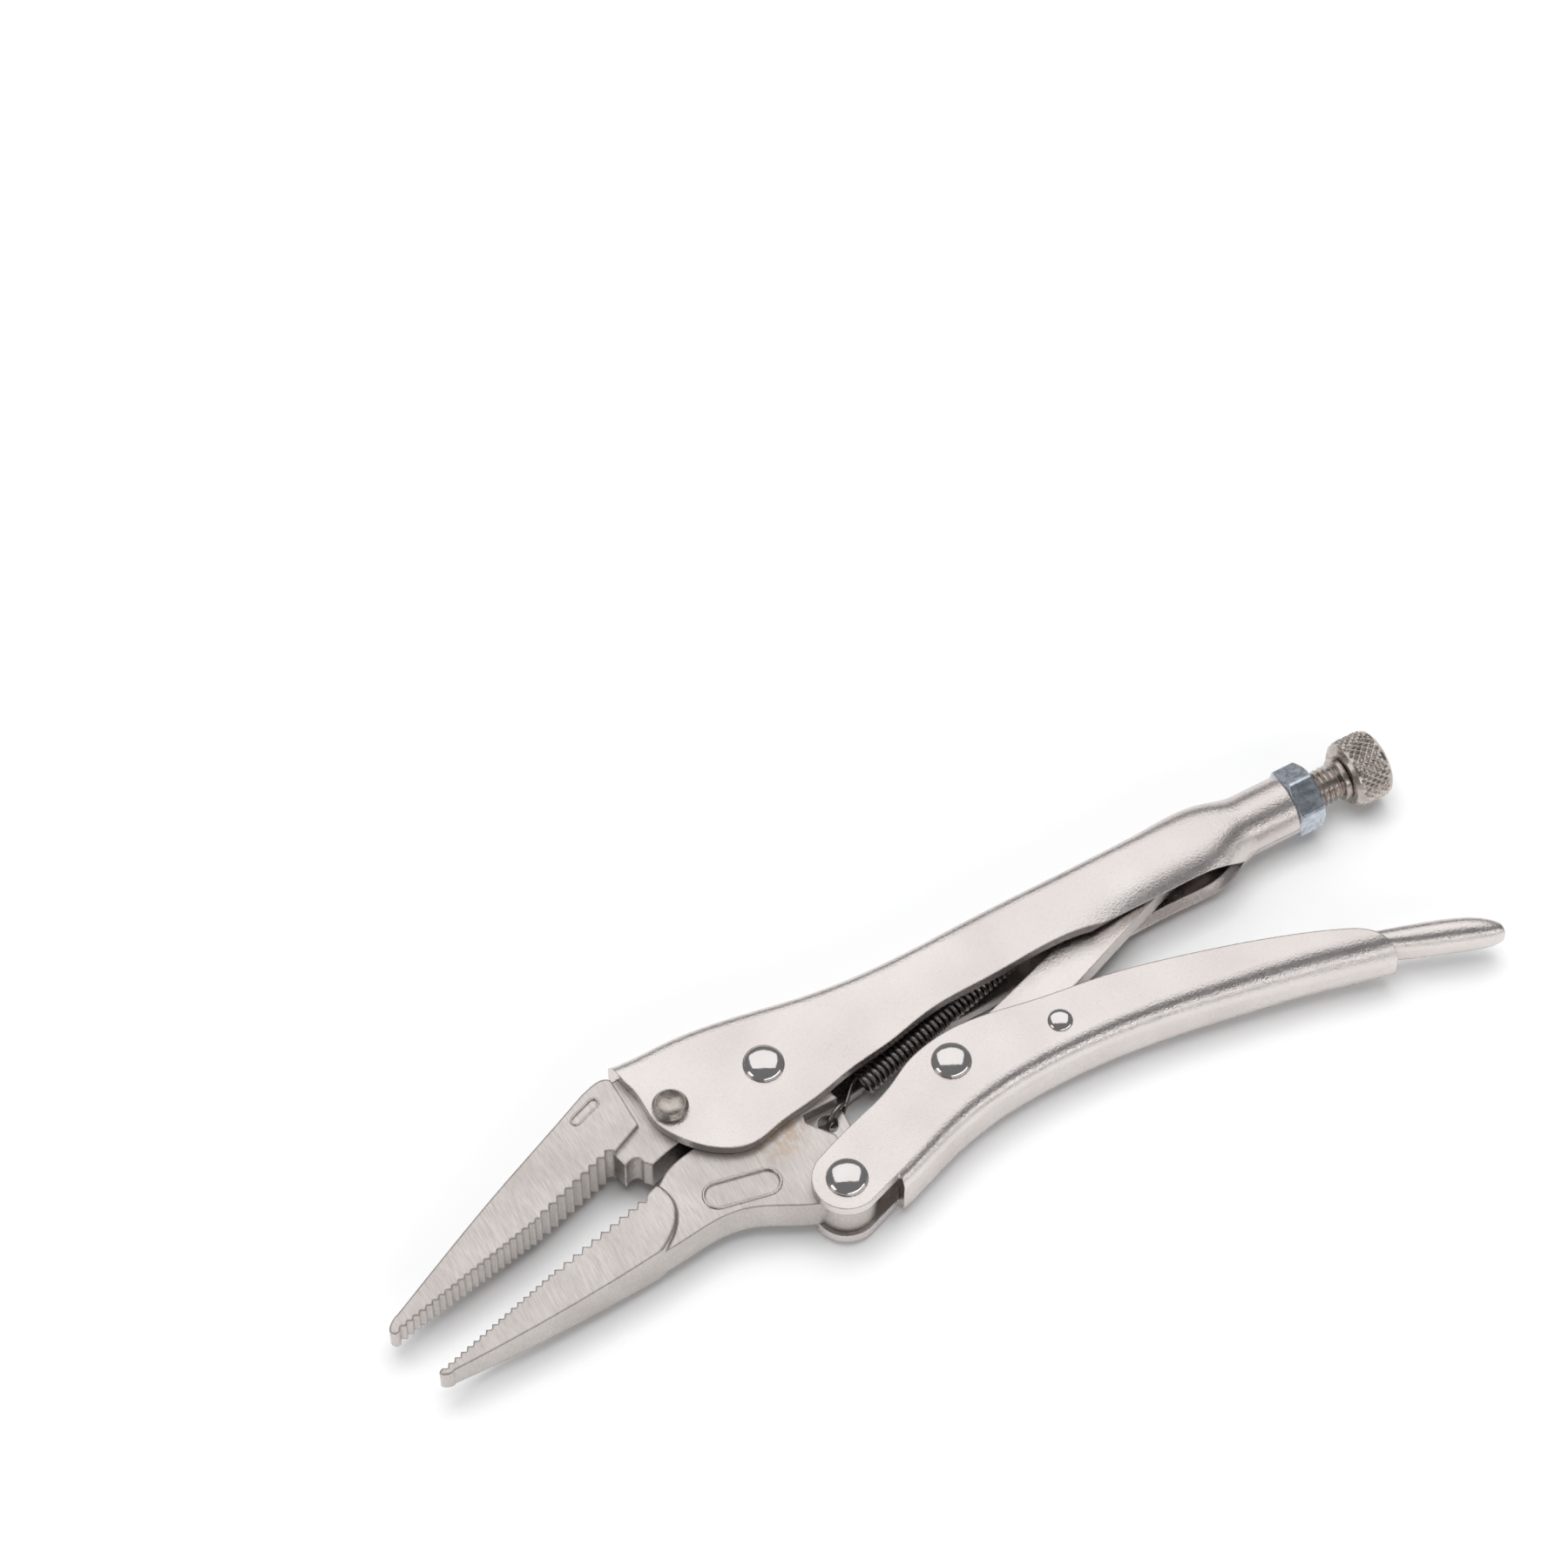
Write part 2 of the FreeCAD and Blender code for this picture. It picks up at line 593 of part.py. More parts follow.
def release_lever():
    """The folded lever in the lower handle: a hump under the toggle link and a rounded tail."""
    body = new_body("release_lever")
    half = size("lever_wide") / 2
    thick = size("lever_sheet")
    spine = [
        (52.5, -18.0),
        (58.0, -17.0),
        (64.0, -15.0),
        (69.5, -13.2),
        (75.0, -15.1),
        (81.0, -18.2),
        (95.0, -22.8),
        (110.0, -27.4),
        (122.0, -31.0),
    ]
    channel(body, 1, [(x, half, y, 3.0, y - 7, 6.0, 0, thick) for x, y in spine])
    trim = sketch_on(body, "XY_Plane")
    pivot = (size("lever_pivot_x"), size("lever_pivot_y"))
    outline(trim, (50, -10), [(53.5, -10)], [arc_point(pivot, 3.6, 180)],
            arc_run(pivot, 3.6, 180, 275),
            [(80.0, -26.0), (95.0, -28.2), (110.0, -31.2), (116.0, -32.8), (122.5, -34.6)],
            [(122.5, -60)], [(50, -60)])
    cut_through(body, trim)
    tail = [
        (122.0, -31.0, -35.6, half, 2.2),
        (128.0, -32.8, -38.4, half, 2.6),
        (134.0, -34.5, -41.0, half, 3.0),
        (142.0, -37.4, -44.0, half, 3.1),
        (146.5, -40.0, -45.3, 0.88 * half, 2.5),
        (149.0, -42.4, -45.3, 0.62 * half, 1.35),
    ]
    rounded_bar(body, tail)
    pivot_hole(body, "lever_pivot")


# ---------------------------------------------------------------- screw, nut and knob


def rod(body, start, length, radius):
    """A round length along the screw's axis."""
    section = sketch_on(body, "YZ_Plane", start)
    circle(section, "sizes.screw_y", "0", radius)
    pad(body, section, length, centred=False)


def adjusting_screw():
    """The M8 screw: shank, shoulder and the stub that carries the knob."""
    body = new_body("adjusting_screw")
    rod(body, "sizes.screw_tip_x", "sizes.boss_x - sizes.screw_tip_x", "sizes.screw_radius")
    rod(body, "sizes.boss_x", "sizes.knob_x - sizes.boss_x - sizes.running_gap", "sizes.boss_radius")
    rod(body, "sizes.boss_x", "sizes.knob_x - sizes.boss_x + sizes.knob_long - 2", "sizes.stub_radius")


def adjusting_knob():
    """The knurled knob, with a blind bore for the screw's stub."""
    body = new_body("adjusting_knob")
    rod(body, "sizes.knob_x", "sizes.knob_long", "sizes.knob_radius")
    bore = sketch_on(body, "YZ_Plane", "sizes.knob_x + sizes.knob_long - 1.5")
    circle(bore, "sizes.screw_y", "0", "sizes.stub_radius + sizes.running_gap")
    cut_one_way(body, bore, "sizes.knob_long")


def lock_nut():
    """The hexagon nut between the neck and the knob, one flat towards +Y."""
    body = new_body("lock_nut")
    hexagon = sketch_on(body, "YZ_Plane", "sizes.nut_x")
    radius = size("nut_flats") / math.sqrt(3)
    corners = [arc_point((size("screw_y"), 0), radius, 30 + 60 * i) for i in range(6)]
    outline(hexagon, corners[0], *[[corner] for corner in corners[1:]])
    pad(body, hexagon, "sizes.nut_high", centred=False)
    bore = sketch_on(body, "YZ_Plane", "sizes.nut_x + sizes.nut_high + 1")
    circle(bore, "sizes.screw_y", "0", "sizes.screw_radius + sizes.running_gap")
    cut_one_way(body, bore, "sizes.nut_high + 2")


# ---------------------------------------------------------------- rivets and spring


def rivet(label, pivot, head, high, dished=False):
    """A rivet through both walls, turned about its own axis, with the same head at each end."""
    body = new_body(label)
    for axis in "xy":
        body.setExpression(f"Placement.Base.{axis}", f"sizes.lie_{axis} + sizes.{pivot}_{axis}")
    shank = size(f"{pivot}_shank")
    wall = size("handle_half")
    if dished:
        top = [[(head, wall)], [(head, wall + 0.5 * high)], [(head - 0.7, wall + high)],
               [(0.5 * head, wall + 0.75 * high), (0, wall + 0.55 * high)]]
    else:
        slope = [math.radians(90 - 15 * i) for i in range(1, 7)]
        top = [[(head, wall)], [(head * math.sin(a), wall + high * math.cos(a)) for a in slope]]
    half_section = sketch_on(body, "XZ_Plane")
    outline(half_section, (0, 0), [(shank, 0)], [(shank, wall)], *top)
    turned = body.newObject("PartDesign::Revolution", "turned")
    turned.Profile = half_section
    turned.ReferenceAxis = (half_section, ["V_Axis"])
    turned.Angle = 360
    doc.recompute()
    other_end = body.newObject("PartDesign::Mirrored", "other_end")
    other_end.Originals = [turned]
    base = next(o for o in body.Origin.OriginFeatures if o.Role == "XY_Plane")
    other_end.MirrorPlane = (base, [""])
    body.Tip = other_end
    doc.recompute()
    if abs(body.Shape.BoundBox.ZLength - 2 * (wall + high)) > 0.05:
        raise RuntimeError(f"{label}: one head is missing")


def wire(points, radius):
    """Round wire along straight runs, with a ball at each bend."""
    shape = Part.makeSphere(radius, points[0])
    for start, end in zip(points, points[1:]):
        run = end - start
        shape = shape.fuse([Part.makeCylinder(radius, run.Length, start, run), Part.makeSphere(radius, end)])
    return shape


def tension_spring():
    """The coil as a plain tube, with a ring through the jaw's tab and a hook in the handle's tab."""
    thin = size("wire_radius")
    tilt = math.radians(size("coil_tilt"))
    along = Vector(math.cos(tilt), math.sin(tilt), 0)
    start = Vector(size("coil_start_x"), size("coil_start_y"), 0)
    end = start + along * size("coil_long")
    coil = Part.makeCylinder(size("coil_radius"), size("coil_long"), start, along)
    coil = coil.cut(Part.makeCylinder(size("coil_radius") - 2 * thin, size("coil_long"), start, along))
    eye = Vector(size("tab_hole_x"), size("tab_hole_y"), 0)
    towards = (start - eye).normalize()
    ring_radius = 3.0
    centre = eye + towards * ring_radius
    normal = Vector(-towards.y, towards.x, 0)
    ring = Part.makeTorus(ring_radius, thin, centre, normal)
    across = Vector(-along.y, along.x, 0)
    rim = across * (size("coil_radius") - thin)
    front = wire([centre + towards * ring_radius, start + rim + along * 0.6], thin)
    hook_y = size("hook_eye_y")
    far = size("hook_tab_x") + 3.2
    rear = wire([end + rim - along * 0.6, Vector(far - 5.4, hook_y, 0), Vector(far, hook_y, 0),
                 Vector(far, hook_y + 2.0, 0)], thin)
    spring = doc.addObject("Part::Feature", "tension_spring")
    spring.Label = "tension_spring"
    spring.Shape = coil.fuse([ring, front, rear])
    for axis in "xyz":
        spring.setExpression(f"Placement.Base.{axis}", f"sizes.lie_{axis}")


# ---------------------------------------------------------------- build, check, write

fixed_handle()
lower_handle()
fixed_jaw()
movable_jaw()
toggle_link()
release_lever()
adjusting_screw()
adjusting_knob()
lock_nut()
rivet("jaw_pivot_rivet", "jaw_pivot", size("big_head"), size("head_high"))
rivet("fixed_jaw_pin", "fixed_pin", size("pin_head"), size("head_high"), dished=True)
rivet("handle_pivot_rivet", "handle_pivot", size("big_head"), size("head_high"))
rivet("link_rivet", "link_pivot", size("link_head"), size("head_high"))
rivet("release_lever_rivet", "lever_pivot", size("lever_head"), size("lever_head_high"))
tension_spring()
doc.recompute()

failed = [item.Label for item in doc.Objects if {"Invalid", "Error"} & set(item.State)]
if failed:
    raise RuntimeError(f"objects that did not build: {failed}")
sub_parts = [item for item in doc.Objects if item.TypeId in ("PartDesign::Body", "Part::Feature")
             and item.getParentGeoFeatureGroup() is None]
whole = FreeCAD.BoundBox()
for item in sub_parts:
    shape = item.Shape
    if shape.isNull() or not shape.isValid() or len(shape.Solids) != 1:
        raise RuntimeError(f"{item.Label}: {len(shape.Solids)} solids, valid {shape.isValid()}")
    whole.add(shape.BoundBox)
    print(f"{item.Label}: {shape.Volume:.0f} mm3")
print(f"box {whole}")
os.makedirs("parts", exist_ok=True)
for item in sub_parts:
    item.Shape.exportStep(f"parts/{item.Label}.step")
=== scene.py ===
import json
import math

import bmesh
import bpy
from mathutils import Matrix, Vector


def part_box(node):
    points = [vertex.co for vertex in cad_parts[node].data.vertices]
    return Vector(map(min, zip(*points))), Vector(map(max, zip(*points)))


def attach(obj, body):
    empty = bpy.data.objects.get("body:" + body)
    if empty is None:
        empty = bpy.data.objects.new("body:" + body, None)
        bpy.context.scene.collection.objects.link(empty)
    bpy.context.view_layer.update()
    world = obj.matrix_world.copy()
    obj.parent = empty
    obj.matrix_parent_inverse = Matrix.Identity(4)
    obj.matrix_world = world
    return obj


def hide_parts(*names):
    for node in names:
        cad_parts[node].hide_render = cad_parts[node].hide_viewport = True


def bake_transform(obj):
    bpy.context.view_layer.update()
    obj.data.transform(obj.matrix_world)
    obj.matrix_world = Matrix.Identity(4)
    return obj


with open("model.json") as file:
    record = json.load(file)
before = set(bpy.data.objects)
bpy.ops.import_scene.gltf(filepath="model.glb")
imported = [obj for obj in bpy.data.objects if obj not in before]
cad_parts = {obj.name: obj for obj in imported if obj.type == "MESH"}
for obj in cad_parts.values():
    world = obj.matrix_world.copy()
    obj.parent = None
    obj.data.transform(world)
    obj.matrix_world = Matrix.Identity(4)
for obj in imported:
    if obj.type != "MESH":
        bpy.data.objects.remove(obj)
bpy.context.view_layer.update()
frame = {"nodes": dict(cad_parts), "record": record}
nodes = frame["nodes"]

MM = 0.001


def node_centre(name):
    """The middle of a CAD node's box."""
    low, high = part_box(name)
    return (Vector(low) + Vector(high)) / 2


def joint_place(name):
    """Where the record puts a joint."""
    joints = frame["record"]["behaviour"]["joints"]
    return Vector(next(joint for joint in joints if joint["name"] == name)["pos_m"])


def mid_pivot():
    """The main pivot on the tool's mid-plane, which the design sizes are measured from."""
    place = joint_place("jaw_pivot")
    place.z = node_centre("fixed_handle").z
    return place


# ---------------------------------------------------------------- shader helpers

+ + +

From the line with "obj.parent = empty" through the line with "obj.data.transform(obj.matrix_world)", repeat every line exactly, both ends included, and nothing outside that range.

**CORRECT RESULT**
    obj.parent = empty
    obj.matrix_parent_inverse = Matrix.Identity(4)
    obj.matrix_world = world
    return obj


def hide_parts(*names):
    for node in names:
        cad_parts[node].hide_render = cad_parts[node].hide_viewport = True


def bake_transform(obj):
    bpy.context.view_layer.update()
    obj.data.transform(obj.matrix_world)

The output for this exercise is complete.